Martin Winterkorn, chief executive of German automotive group Volkswagen, has been in the media more than the head of any other DAX-listed company this year.
After the once powerful patriarch of the group, Ferdinand Piëch, who resigned earlier this year, warned that Mr. Winterkorn’s days were numbered, the media spent weeks this spring speculating publicly about his future.
Discussions are still ongoing about the future orientation of Volkswagen, by far the biggest company in Germany, and about the role that Mr. Winterkorn himself will play in it.
Mr. Winterkorn has withdrawn in order to talk with confidants, both old and new. He has fine-tuned a strategy intended to lead the group into a new era. Concrete details are expected to be released in October.
The group’s approximately 350 communications staff have known since last Wednesday that a great deal is set to be reviewed.
“The coming weeks and months – just like your conference today – come under a big heading. And that heading is: Change,” said Mr. Winterkorn, expressing plainly what is to come.
For the first time, PR managers across all the group’s brands have found themselves united under the motto of “change.” Experts like Paul Begala, the former election campaign manager for Bill Clinton and Barack Obama, were invited, along with Google manager Jens Redmer and Julie Meyer, the head of investment company Ariadne Capital, who is trying to find the most successful start-ups in the Internet and technology sectors.
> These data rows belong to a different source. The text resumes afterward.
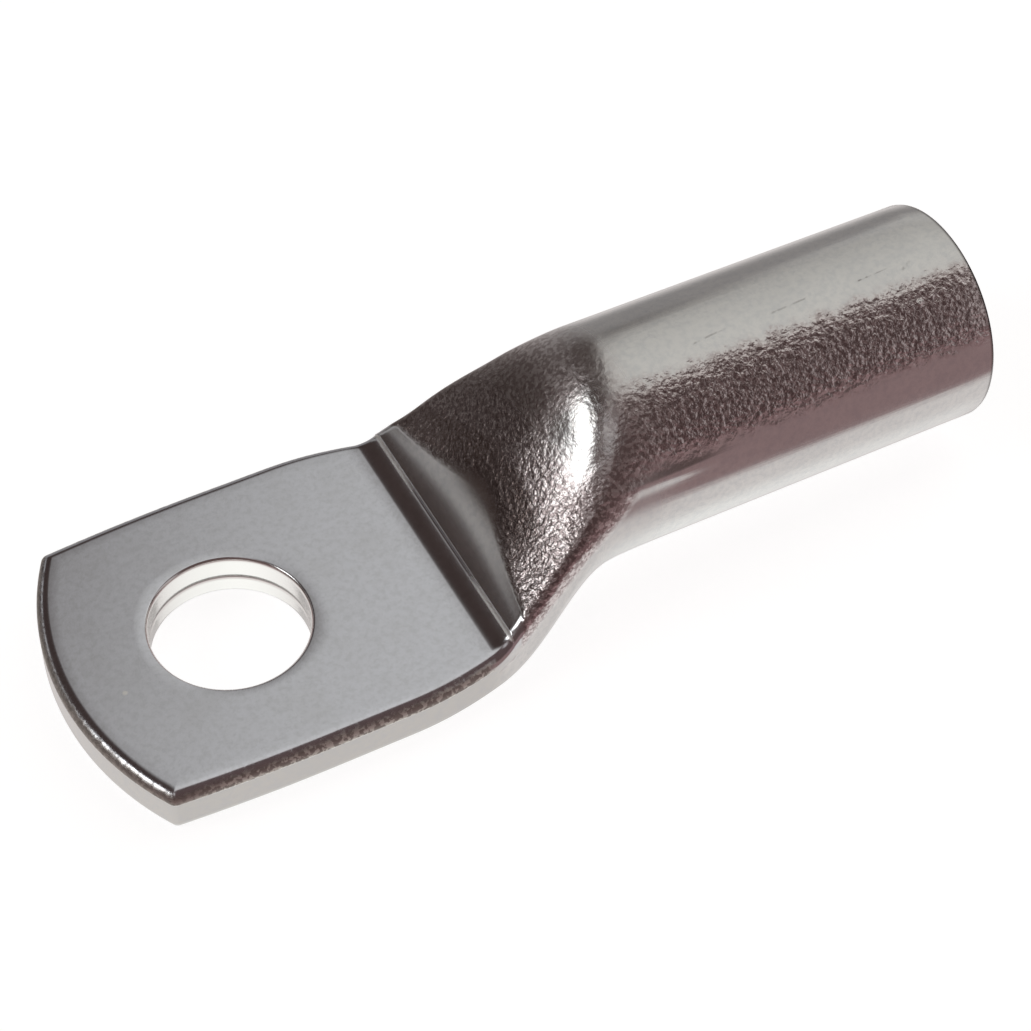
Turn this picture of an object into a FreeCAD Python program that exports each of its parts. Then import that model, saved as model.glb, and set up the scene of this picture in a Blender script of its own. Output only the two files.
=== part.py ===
import FreeCAD, Part
import math
import os

# Tubular cable lug, pressed from one length of seamless copper tube and tin plated.
# Units are millimetres and degrees. The origin is the centre of the stud hole on the palm's underside.
# +X runs along the lug to the open end of the barrel, and +Z is up, out of the palm.

# Tube that the lug is made from
tube_diameter = 19.0
bore_diameter = 13.5
open_end_x = 66.0
open_end_outer_break = 0.3
open_end_bore_chamfer = 0.6

# Palm, coined flat over the closed tube
palm_width = 28.0
palm_thickness = 4.1
palm_end_x = -14.5
palm_end_arc_radius = 25.4
palm_side_bow = 0.55
palm_flat_end_x = 17.2
widest_from_x = 3.0
underside_edge_radius = 0.5
top_edge_radius = 1.05

# Stud hole
stud_hole_diameter = 13.0
stud_hole_edge_break = 0.3

# Pressed transition, where the lug narrows and rises from the palm to the barrel
barrel_start_x = 33.8
coined_depth = 1.45
narrowing_start_x = 9.6
rise_start_x = 17.4
rise_rounding_share = 0.32
crown_start_x = 19.2
crown_tightness = 1.3
flat_crown_radius = 336.0
shoulder_radius = 1.3
shoulder_tightness = 3.5
underside_rounding_start_x = 15.7
underside_rounding_end_x = 29.8
underside_tightness = 1.65

# Inclined face that the upper die leaves above the palm, at angles up from the palm
heel_radius = 3.05
heel_start_angle = 8.0
heel_end_angle = 45.0
step_length = 0.16
step_angle = 70.0
die_face_radius = 16.0
die_face_foot_angle = 35.0
die_face_top_angle = 78.0

# Hollow inside the transition. Its corners are shares of its height, at the mouth of the closed slit
# and where it meets the round bore
slit_height = 1.0
slit_corner_share = 0.3
bore_corner_share = 0.49

# Spacing of the outlines that the neck and the transition are drawn through, and their fewest
neck_outline_spacing = 2.6
rise_outline_spacing = 1.6
fewest_outline_steps = 3

# Straight run that is left between two rounded corners, and the angle at which round outlines are parted
straight_share = 0.02
crown_join_angle = 32.0

# Number of steps in each arc of the upper die
die_steps = 6

# Places closer than this count as the same
near_enough = 0.01

# Sizes that follow from the ones above
tube_radius = tube_diameter / 2
bore_radius = bore_diameter / 2
wall = tube_radius - bore_radius
palm_end_half_width = palm_width / 2 - palm_side_bow
stud_hole_radius = stud_hole_diameter / 2
pressed_height = palm_thickness + coined_depth
clear = 2 * tube_diameter


def ease(start, end, x):
    """Smooth step from 0 at start to 1 at end, level at both."""
    share = min(1.0, max(0.0, (x - start) / (end - start)))
    return (1 - math.cos(math.pi * share)) / 2


def ramp(start, end, x):
    """Straight ramp from 0 at start to 1 at end, with both of its ends rounded off."""
    share = min(1.0, max(0.0, (x - start) / (end - start)))
    slope = 1 / (1 - rise_rounding_share)
    if share < rise_rounding_share:
        return slope * share**2 / (2 * rise_rounding_share)
    if share > 1 - rise_rounding_share:
        return 1 - slope * (1 - share) ** 2 / (2 * rise_rounding_share)
    return slope * (share - rise_rounding_share / 2)


def outer_height(x):
    """Height of the pressed tube over its flat underside."""
    return pressed_height + (tube_diameter - pressed_height) * ramp(rise_start_x, barrel_start_x, x)


def half_width(x):
    """Half of the lug's width, seen from above, from the palm's neck to the barrel."""
    return palm_width / 2 + (tube_radius - palm_width / 2) * ease(narrowing_start_x, barrel_start_x, x)


def arc(centre_y, centre_z, radius, start_angle, end_angle, x):
    """Arc across the lug at x, with its angles from +Y towards +Z."""
    points = []
    for angle in (start_angle, (start_angle + end_angle) / 2, end_angle):
        turn = math.radians(angle)
        y = centre_y + radius * math.cos(turn)
        z = centre_z + radius * math.sin(turn)
        points.append(FreeCAD.Vector(x, y, z))
    return Part.Arc(*points).toShape()


def line(y1, z1, y2, z2, x):
    """Straight edge across the lug at x."""
    return Part.LineSegment(FreeCAD.Vector(x, y1, z1), FreeCAD.Vector(x, y2, z2)).toShape()


def pressed_outline(x, half, bottom, height, shoulder, underside, crown):
    """Closed outline with a flat bottom, upright sides, rounded corners and a crowned top."""
    reach = half - shoulder
    crown_z = bottom + height - crown
    shoulder_z = crown_z + math.sqrt((crown - shoulder) ** 2 - reach**2)
    lean = math.degrees(math.atan2(shoulder_z - crown_z, reach))
    most = 1 - straight_share
    rounding = min(underside, most * (shoulder_z - bottom), most * half)
    side_z = bottom + rounding
    flat = half - rounding
    edges = [
        line(-flat, bottom, flat, bottom, x),
        arc(flat, side_z, rounding, -90, 0, x),
        line(half, side_z, half, shoulder_z, x),
        arc(reach, shoulder_z, shoulder, 0, lean, x),
        arc(0, crown_z, crown, lean, 180 - lean, x),
        arc(-reach, shoulder_z, shoulder, 180 - lean, 180, x),
        line(-half, shoulder_z, -half, side_z, x),
        arc(-flat, side_z, rounding, 180, 270, x),
    ]
    return Part.Wire(edges)


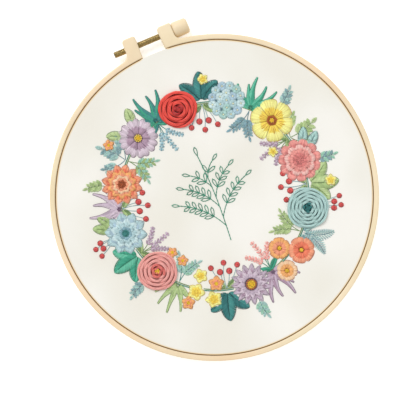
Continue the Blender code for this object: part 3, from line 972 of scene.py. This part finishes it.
def woven_rose(st, centre, radius, plan, deep, pitch=1.25, height=1.35, spokes=5, start=0.0, hollow=0.95, strands=5, strand=0.62,
               lean=0.0):
    """A woven wheel: stranded yarn that goes round and round, over and under an odd number of spokes, so that
    what lies over on one turn lies under on the next. plan lists (share of the radius, colour) from the centre out."""
    full = strand * 1.5                                    # half the width of the yarn where it lies over
    # painted shade: a dark underlay in the colour deep, seen between the turns of the yarn
    shade_underlay(st, centre, radius - full - 0.3, deep, z=0.3, w=1.5)
    r0, r1 = 0.50, radius - full
    turns = (r1 - r0) / pitch
    last, run0 = 0.0, 0.0
    for share, colour in plan:
        th0, th1 = 2 * pi * turns * last, 2 * pi * turns * share + (0.10 if share < 1 else 2 * pi * 0.9)
        last = share
        k = max(14, int((th1 - th0) / radians(7.0)))
        th = np.linspace(th0, th1, k)
        wave = np.cos(th * spokes / 2 + start)
        hump = 0.5 + 0.5 * wave
        free = 1.0 + 0.10 * np.sin(th * 0.73 + start * 3) + 0.08 * np.sin(th * 0.41 + 1.3)    # a hand's unevenness
        r = np.minimum(r0 + pitch * th / (2 * pi), r1) + pitch * 0.16 * wave * free
        past = np.clip((th - 2 * pi * turns) / (2 * pi * 0.9), 0, 1)                          # the last turn dives under the rim
        f = np.clip(r / radius, 0, 1)
        z = 0.62 + height * (1 - f ** 2.4) - hollow * np.exp(-(r / (0.17 * radius)) ** 2) + 0.66 * wave * free * (1 - 0.7 * past) - 0.55 * past
        if share >= 1:
            z[-3:] -= np.array([0.2, 0.5, 1.0])
        a = th + start + lean * np.sin(th * spokes / 2 + start)
        run = run0 + np.concatenate([[0], np.cumsum(np.hypot(np.diff(r * np.sin(a)), np.diff(r * np.cos(a))))])
        run0 = run[-1]
        rho = strand * (0.34 + 0.52 * hump)
        paths, shades = [], []
        for q in range(strands):
            phi = 2 * pi * q / strands + run * 2 * pi / 26.0
            rr, zz = r + rho * 1.15 * np.cos(phi), z + rho * 0.80 * np.sin(phi)
            paths.append(np.stack([centre[0] + rr * np.sin(a), centre[1] + rr * np.cos(a), zz], -1))
            # painted light and shade: strands are lighter on the humps where the yarn lies over and on their upper
            # side, and darker where it dips under
            shades.append(np.clip(0.10 + 0.66 * hump + 0.14 * np.sin(phi) + rand(1, -0.08, 0.08), 0, 1))
        st.add(np.stack(paths), strand, strand * 0.9, colour=colour, shade=np.stack(shades), sides=5)


def blossom(st, centre, radius, count, outer, inner, heading=0.0, eye=0.22, tip="round", gap=0.55, full=0.80, pad=0.6, z0=0.0, **more):
    """One ring of petals that nearly touch; full is where along its length a petal is widest."""
    slope = math.tan(pi / count)
    for k in range(count):
        h = heading + 360.0 * k / count
        r0 = radius * eye
        width = 2 * ((r0 + (radius - r0) * full) * slope - gap / 2)
        petal(st, centre + unit(h) * r0, h, radius - r0, width, outer, inner, tip=tip, pad=pad, z0=z0, wedge=(r0, slope, gap), **more)


def layered(st, centre, rings, heading=0.0, lift=0.5, tip="point", depth=0.42, gap=0.5, full=0.74, pad=0.55):
    """Rings of petals laid over each other. rings: (outer radius, petals, petal length, outer, inner, edge)."""
    for level, (radius, count, long, outer, inner, edge) in enumerate(rings):
        slope = math.tan(pi / count)
        for k in range(count):
            h = heading + 360.0 * (k + 0.5 * (level % 2)) / count
            foot = radius - long
            width = 2 * ((foot + long * full) * slope - gap / 2)
            petal(st, centre + unit(h) * foot, h, long, width, outer, inner, tip=tip, depth=depth, pad=pad, z0=lift * level,
                  wedge=(foot, slope, gap), edge_colour=edge)


def sprig(st, points, one, two, size, width, count=5, stem_colour=None, angle=46.0, first=0.20, end_leaf=True, pad=0.34,
          shrink=0.38, round_leaf=False):
    """A stem with leaves in pairs."""
    line = Run(points)
    stem(st, points, stem_colour or one, w=0.42)
    for k in range(count):
        s = first + (0.96 - first) * k / count
        p, way = line.at(s), line.way(s)
        small = 1 - shrink * k / count
        for side in (1, -1):
            h = heading_of(way) + side * angle
            foot = p + unit(h) * 0.35
            leaf(st, foot, foot + unit(h) * size * small, width * small, one if (k + (side > 0)) % 2 else two,
                 pad=pad, bow=-0.04 * side, pitch=0.52, w=0.56, full=0.5 if round_leaf else 0.62)
    if end_leaf:
        p, way = line.at(1.0), line.way(0.98)
        leaf(st, p - way * 0.6, p + way * size * (1 - shrink) * 1.05, width * (1 - shrink) * 1.05, two, pad=pad, pitch=0.52, w=0.56)


def fern(st, points, colour, other, size, count=12, stem_colour=None, angle=52.0):
    """A stem with straight stitches that shorten to both its ends."""
    line = Run(points)
    stem(st, points, stem_colour or colour, w=0.42)
    s = np.linspace(0.06, 0.98, count)
    for side in (1, -1):
        p, way = line.at(s), line.way(s)
        h = np.array([heading_of(v) for v in way]) + side * angle
        d = np.stack([np.sin(np.radians(h)), np.cos(np.radians(h))], -1)
        long = size * np.sin(pi * (0.16 + 0.80 * s)) ** 0.8
        for shift, tone in ((0.0, colour), (0.24, other)):
            st.add(lay(p + d * 0.1, p + d * (long * (1 - shift))[:, None] + way * shift * 1.9, 0.28 + shift * 0.5),
                   taper(count, 6, 0.56), colour=tone)


def spike(st, points, colour, other, stem_colour, count=8, first=0.40, size=2.3):
    """A lavender-like spike: whorls of short stitches up a stem."""
    line = Run(points)
    stem(st, points, stem_colour, w=0.42)
    for k in range(count):
        s = first + (1.0 - first) * k / (count - 1)
        p, way = line.at(s), line.way(s)
        h0 = heading_of(way)
        for side in (-1, 1, 0):
            h = h0 + side * 40
            long = size * (1.12 - 0.36 * k / count)
            q = p + unit(h) * 0.2
            r = np.array([cos(radians(h)), -sin(radians(h))])
            a = np.array([q + r * slip * 0.5 for slip in (-0.26, 0.26)])
            b = np.array([q + unit(h) * long + r * slip * 0.8 for slip in (-0.26, 0.26)])
            st.add(lay(a, b, 0.42 + 0.14 * (side == 0), power=2.2), taper(2, 6, 0.66), colour=colour if (k + side) % 2 else other)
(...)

The “Drive Forum,” a showroom and exhibition center on Berlin’s stately Unter den Linden boulevard that was opened just this May, provided the backdrop for the conference. But instead of hearing Robbie Williams, who performed at the opening earlier this year, the guests who had traveled here from all over the world received an unexpectedly stark message.
Mr. Winterkorn, a soccer fan, said that the group had been led from mid-table to the Champions League, but that the “actual, big litmus test is still ahead of us.”